Esaurita tale fase, cosiddetta di “ri-attribuzione chirurgica di sesso“, si accede alla seconda fase del procedimento, di regola, molto più veloce, che consiste nella rettificazione dello stato anagrafico, cioè nella modifica dei dati personali, ovvero, nome e sesso attribuito alla nascita, nei registri dell’anagrafe a cui si è iscritti.
Anche in questo secondo caso, è necessario preventivamente presentare apposito ricorso presso il Tribunale di residenza onde ottenere la rettifica anagrafica, allegando le cartelle cliniche della struttura sanitaria ove è stata effettuata la riconversione.
La sentenza di rettifica anagrafica consente di chiedere all’ufficiale di stato civile del comune in cui è stato compilato l’atto di nascita di provvedere alla rettificazione nel relativo registro.
La legge stabilisce che, a seguito della rettifica di sesso, nessuna traccia debba permanere circa il sesso e il nome originari del richiedente e, ciò, a salvaguardia della privacy e del futuro inserimento dello stesso nella società.
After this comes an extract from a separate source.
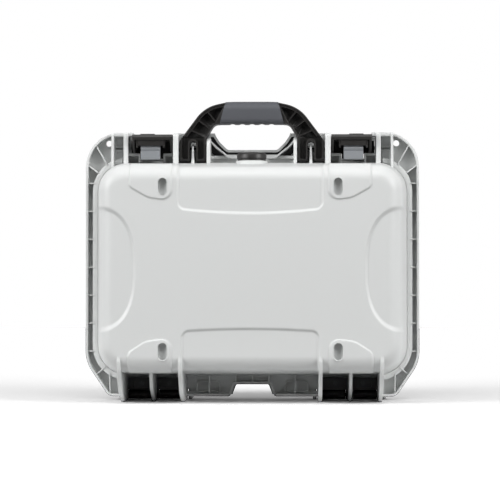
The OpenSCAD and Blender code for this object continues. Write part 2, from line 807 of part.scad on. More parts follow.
module claw_spring() color(steel) {
    last = spring_turns * spring_steps;
    points = [for (i = [0:last])
                let (c = spring_point(i),
                     a = 360 * i / spring_steps + 90)
                for (k = [0:wire_sides - 1])
                    let (b = 360 * k / wire_sides)
                    c + wire_r * [cos(b), sin(b) * cos(a), sin(b) * sin(a)]];
    sides = [for (i = [0:last - 1], k = [0:wire_sides - 1])
                let (m = (k + 1) % wire_sides)
                [i * wire_sides + k, (i + 1) * wire_sides + k, (i + 1) * wire_sides + m, i * wire_sides + m]];
    polyhedron(points, concat(sides, [[for (k = [0:wire_sides - 1]) k]],
                              [[for (k = [wire_sides - 1:-1:0]) last * wire_sides + k]]), convexity = 6);
}

module latch_lever_left() at_latch() latch_lever();

module latch_lever_right() mirror([1, 0, 0]) latch_lever_left();

module latch_pin_left() at_latch() latch_pin();

module latch_pin_right() mirror([1, 0, 0]) latch_pin_left();

module claw_pin_left() at_latch() claw_pin();

module claw_pin_right() mirror([1, 0, 0]) claw_pin_left();

module claw_spring_left() at_latch() claw_spring();

module claw_spring_right() mirror([1, 0, 0]) claw_spring_left();

module latch_claw_left() at_latch() latch_claw();

module latch_claw_right() mirror([1, 0, 0]) latch_claw_left();

module latch_slide_left() at_latch() latch_slide();

module latch_slide_right() mirror([1, 0, 0]) latch_slide_left();

base_shell();
lid_shell();
lid_gasket();
base_foam_floor();
base_foam_tray();
lid_foam();
handle_frame();
handle_grip();
handle_pin_left();
handle_pin_right();
valve_body();
valve_cap();
valve_oring();
valve_membrane();
valve_nut();
hinge_base_leaf_left();
hinge_base_leaf_right();
hinge_lid_leaf_left();
hinge_lid_leaf_right();
hinge_pin_left();
hinge_pin_right();
hinge_base_screws();
hinge_lid_screws();
latch_lever_left();
latch_lever_right();
latch_pin_left();
latch_pin_right();
claw_pin_left();
claw_pin_right();
claw_spring_left();
claw_spring_right();
latch_claw_left();
latch_claw_right();
latch_slide_left();
latch_slide_right();
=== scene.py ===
"""A silver hard case for a folding drone, standing on its hinge side with the handle up.

Lengths in this script are millimetres in the frame's own axes: X across the case, Y from the base
(towards the camera) to the lid, Z up. They become metres when a mesh is made.
"""

import json
import math

import bmesh
import bpy
import numpy as np
from mathutils import Matrix, Vector


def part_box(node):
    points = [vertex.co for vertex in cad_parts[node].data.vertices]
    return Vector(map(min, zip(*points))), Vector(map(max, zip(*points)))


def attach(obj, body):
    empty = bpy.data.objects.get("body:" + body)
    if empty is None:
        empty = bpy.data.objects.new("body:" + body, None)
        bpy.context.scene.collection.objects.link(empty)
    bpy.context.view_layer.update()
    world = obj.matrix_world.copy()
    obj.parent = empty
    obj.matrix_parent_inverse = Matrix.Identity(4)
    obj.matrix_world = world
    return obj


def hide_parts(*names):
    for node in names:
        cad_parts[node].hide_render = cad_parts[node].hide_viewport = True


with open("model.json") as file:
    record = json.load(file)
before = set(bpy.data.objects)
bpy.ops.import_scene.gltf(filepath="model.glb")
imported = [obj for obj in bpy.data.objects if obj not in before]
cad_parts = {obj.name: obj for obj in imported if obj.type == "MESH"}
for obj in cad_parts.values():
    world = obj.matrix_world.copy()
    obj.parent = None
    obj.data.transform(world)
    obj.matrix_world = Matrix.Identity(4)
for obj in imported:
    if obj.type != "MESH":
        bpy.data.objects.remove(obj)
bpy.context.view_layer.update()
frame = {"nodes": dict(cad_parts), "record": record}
MM = 0.001

scene = bpy.context.scene
scene.view_settings.view_transform = "Standard"


def cad(node):
    """Lowest and highest corner of a CAD node, in millimetres."""
    return [[c / MM for c in corner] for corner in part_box(node)]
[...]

A questo punto, il soggetto che ha provveduto alla rettifica del sesso, acquisisce a tutti gli effetti un nuovo status e, quindi, anche la possibilità di contrarre matrimonio e sposarsi nuovamente.
Ma cosa accade nel caso in cui due coniugi, nonostante la rettificazione dell’attribuzione di sesso ottenuta da uno di essi, non intendano interrompere la loro vita di coppia e, quindi, non intendono porre fine al loro matrimonio?
Sul punto, si è dapprima,pronunciata la Corte Costituzionale con sentenza n. 170 del 10 giugno 2014, ritenendo ammissibile il ricorso presentato da una coppia di coniugi che intendeva ottenere la cancellazione della annotazione di «cessazione degli effetti del vincolo civile del matrimonio», che l’ufficiale di stato civile aveva apposta in calce all’atto di matrimonio, contestualmente all’annotazione, su ordine del Tribunale, della rettifica (da “maschile” a “femminile”) del sesso del marito.
Successivamente, la Corte di Cassazione, con la sentenza n. 8097/2015, ha dichiarato la illegittimità dell’annotazione di cessazione degli effetti civili del matrimonio apposta a margine dell’atto di matrimonio dei ricorrenti nel caso dalla stessa esaminato.
In sostanza, la Corte ha dichiarato illegittimo un divorzio formalizzatosi anche in assenza del consenso delle parti, ed ha riconoscuto il diritto dei coniugi a conservare il vincolo matrimoniale legittimamente contratto in origine finchè il legislatore, con apposito intervento normativo, non consentirà loro di mantenere in vita il rapporto di coppia giuridicamente intercorrente, con altra forma di convivenza registrata idonea a tutelare, col maggior grado di protezione possibile, i reciproci diritti ed obblighi.
Sulla controversa questione di recente, è intervenuta la famosa legge sulle Unioni Civili, c.d. legge Cirinnà, n. 76/2016, prevedendo, al comma 27 dell’art. 1, che “alla rettificazione anagrafica di sesso, ove i coniugi abbiano manifestato la volontà di non sciogliere il matrimonio o di non cessarne gli effetti civili, consegue l’automatica instaurazione dell’unione civile tra persone dello stesso sesso”.